Technology reinforces this alignment, but only when it is clear and understandable. The best planning platforms are “white boxes,” showing how decisions are made instead of hiding the process behind opaque algorithms. They surface reasoning, reveal trade-offs, and let planners explore different scenarios to test and refine outcomes. When digital tools make reasoning transparent, they boost collaboration and trust across teams and time horizons, letting multi-skilled units handle more of the planning continuum with fewer handovers.
Technology Choices: Buy vs. Build
Every company faces the same question with digital planning tools: buy or build? The answer hinges less on ideology and more on whether the business environment demands flexibility and exclusivity in its technology.

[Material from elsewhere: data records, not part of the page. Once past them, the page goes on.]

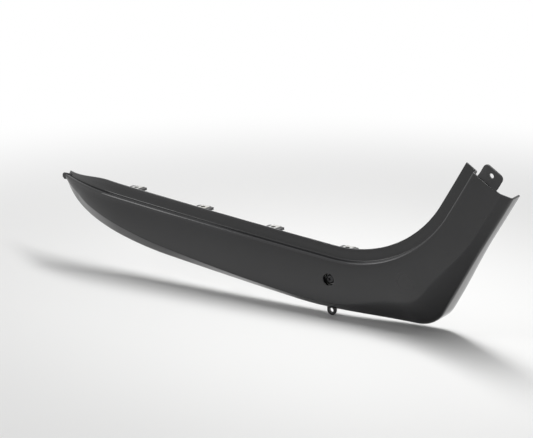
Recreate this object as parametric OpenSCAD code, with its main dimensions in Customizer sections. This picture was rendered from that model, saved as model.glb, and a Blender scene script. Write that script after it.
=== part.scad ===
// Scooter lower side panel: one moulded body under the edge of the floorboard,
// with its spring nuts, side screw and screw collar.
// X runs forward along the scooter, Y runs inwards from the visible face, Z is up.
// The origin is on the side screw's axis, where its free thread starts behind the seat face.

/* [Outline] */
// top edge from the rear tip to the start of the front bend
top_run = 461; // [440:1:500]
// fall of the top edge towards the front, in degrees
top_slope = 5; // [3:0.5:7]
// radius of the front bend, along the top edge
bend_radius = 186; // [170:1:200]
// turn of the front bend, in degrees
bend_turn = 63; // [56:1:68]
// straight top edge above the bend, up the leg shield
horn_run = 71; // [55:1:100]
// width of the band where it runs up the leg shield
horn_width = 57; // [50:1:66]
// radius of the heel under the front bend
heel_radius = 42; // [30:1:60]
// fall of the straight lower edge, in degrees
belly_slope = 6.5; // [5.5:0.5:7.5]
// length of the straight lower edge
belly_line = 205; // [160:5:230]
// radius of the long curve along the belly
belly_radius = 600; // [450:10:750]
// height of the blunt rear tip
tail_height = 10; // [9:0.5:14]
// steepness of the lower edge at the rear tip, in degrees
tail_slope = 52; // [44:1:58]
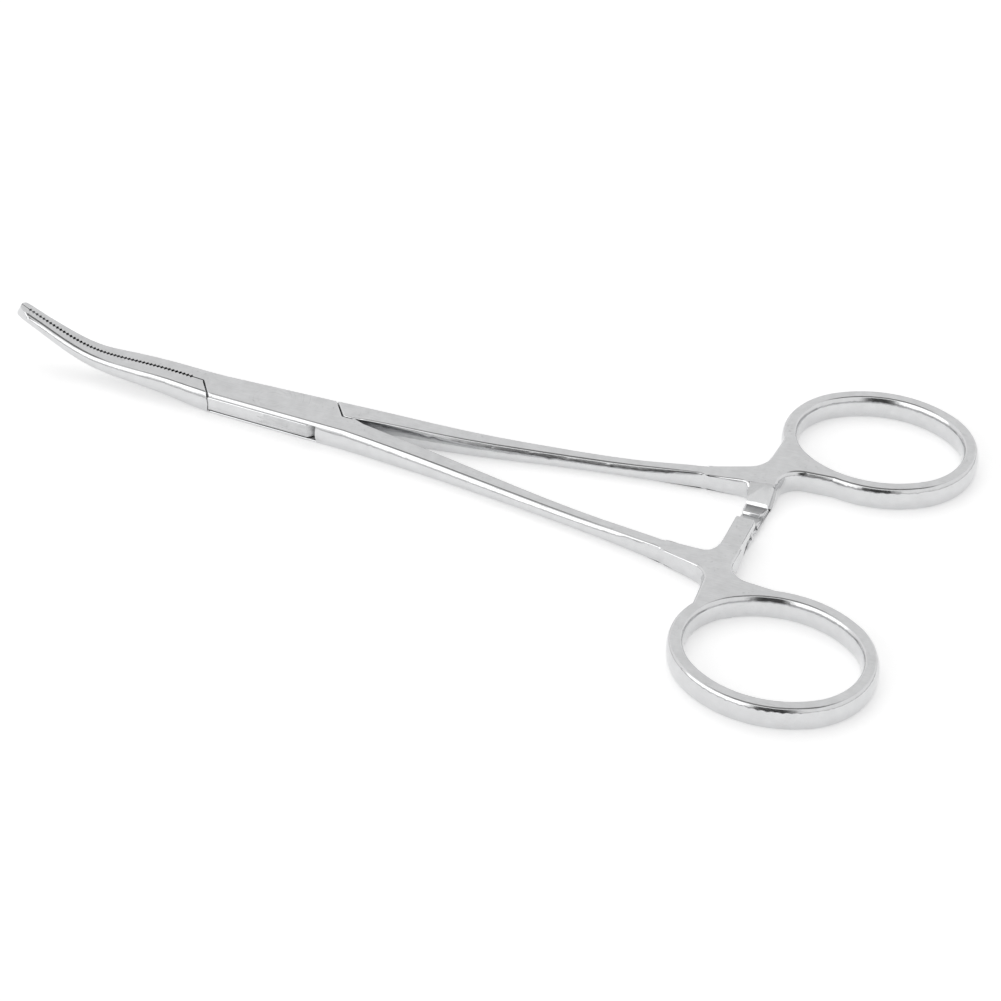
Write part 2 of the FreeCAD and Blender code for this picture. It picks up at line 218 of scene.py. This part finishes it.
def makeCard():
    material, nodes, links, surface = newMaterial("darkCard")
    tone = cardSettings["tone"]
    surface.inputs["Base Color"].default_value = (0.0, 0.0, 0.0, 1)
    surface.inputs["Specular IOR Level"].default_value = 0.0
    surface.inputs["Emission Color"].default_value = (tone, tone, tone, 1)
    surface.inputs["Emission Strength"].default_value = 1.0
    split = nodes.new("ShaderNodeSeparateXYZ")
    links.new(nodes.new("ShaderNodeTexCoord").outputs["Object"], split.inputs[0])
    fades = []
    for axis, core in zip(("X", "Y"), cardSettings["core"]):
        away = mathNode(nodes, links, "ABSOLUTE", split.outputs[axis])
        fades.append(mapRange(nodes, links, away, (core, cardSettings["border"]), (1.0, 0.0)))
    links.new(mathNode(nodes, links, "MULTIPLY", *fades), surface.inputs["Alpha"])
    bpy.ops.object.select_all(action="DESELECT")
    bpy.ops.mesh.primitive_plane_add(size=1.0, location=cardSettings["place"])
    card = bpy.context.object
    card.name = "standCard"
    card.scale = (*cardSettings["size"], 1.0)
    aim(card, (cardSettings["aimX"], 0.0, cardSettings["place"][2]))
    card.data.materials.append(material)
    card.visible_camera = False
    card.visible_diffuse = False
    card.visible_shadow = False


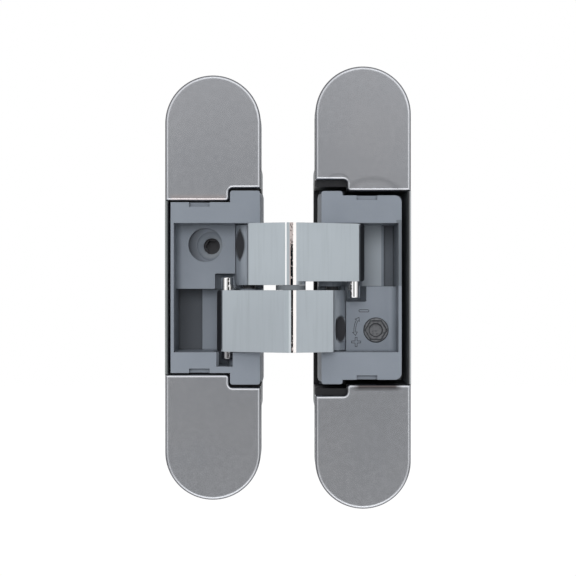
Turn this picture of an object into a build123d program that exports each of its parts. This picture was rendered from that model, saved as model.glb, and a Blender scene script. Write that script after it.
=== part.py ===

Off-the-shelf solutions offer speed, maturity, and lower upfront cost. Modern platforms provide powerful capabilities, such as forecasting, optimization, and scenario modeling, and can be configured to fit most planning processes. For many organizations, this is the fastest route to better planning discipline and data visibility. But packaged tools often impose a predefined logic. If a company’s competitive advantage depends on unique planning rules or highly distinctive operations, these tools can quickly become a constraint.
Building proprietary systems comes with a trade-off: they are slower and costlier to develop but can be precisely tailored to how the business competes. In-house development can encode the company’s specific decision logic, data models, and planning horizons directly into the platform’s algorithms. However, custom builds demand ongoing investment in engineering, data management, and governance.
The most resilient organizations increasingly take a hybrid approach. They choose modular platforms for core capabilities such as data pipelines, visualization, standard optimization—and build custom tools only when differentiation matters. AI models, for example, can be proprietary while running on a commercial planning backbone. This mix preserves flexibility without the cost and delay of reinventing technology that already works.
Companies face surprises every day. The ones that respond best are not the most flexible in the moment, but the most prepared. They have a plan for planning itself—one built on coherent time horizons, aligned teams, and the right tools to manage variability. When these elements come together, the result is exactly what every business needs: a plan that can survive contact with reality.